Well, I frown all the time. I'm one of the moodiest people I know. One of my earliest memories is of how my elementary principal used to stop me the hallway to tell me to smile - which always made me want to smack him. So, I turned the corners of my mouth down, and I looked up, triumphant, not the lowest self-monitor after all. Except. Except they were laughing.

"She can't do it," said Fern, between giggles. "She doesn't know how to frown."
"It's OK," said Skinny, ever the peace-maker. "It's a good thing, really. It means you can't wear a disguise around other people. It means that the way you act is the way you are. You don't know how to put on a face for the crowd.

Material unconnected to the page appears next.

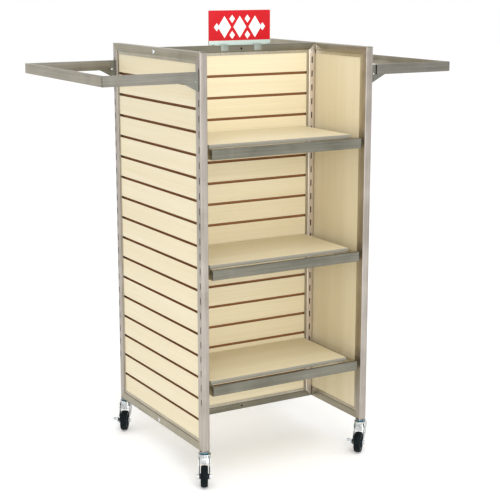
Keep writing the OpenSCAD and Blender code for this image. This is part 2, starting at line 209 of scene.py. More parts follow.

It's good. It means you're genuine."
"I don't get it," I said, "I'm frowning. This is a frown." I turned my lips down again, to their great amusement.
"Your lips are like a creepy, weird line, and your eyes don't match," explained Fern. "That's not a frown. And stop doing that thing with your mouth. It freaks me out."
"OK, fine," I said, "but can other people do it? Can you just frown on command?"

Instantly, their faces went grim. They looked like they'd each lost a favorite kitten. They were right. They could do it. And for a second by the light of their frowns, I caught a glimpse of how other people did it. Other people didn't have to wait outside the library for it to open. They didn't have to spend every waking moment memorizing the patter for their hour long talks, so they wouldn't have to stammer through the real thing. Other people could fake it a little bit, disguise themselves as someone who knew their shit, and put on a smile to cover up for any nervousness they felt inside. Me? I just had to be genuine. Damn.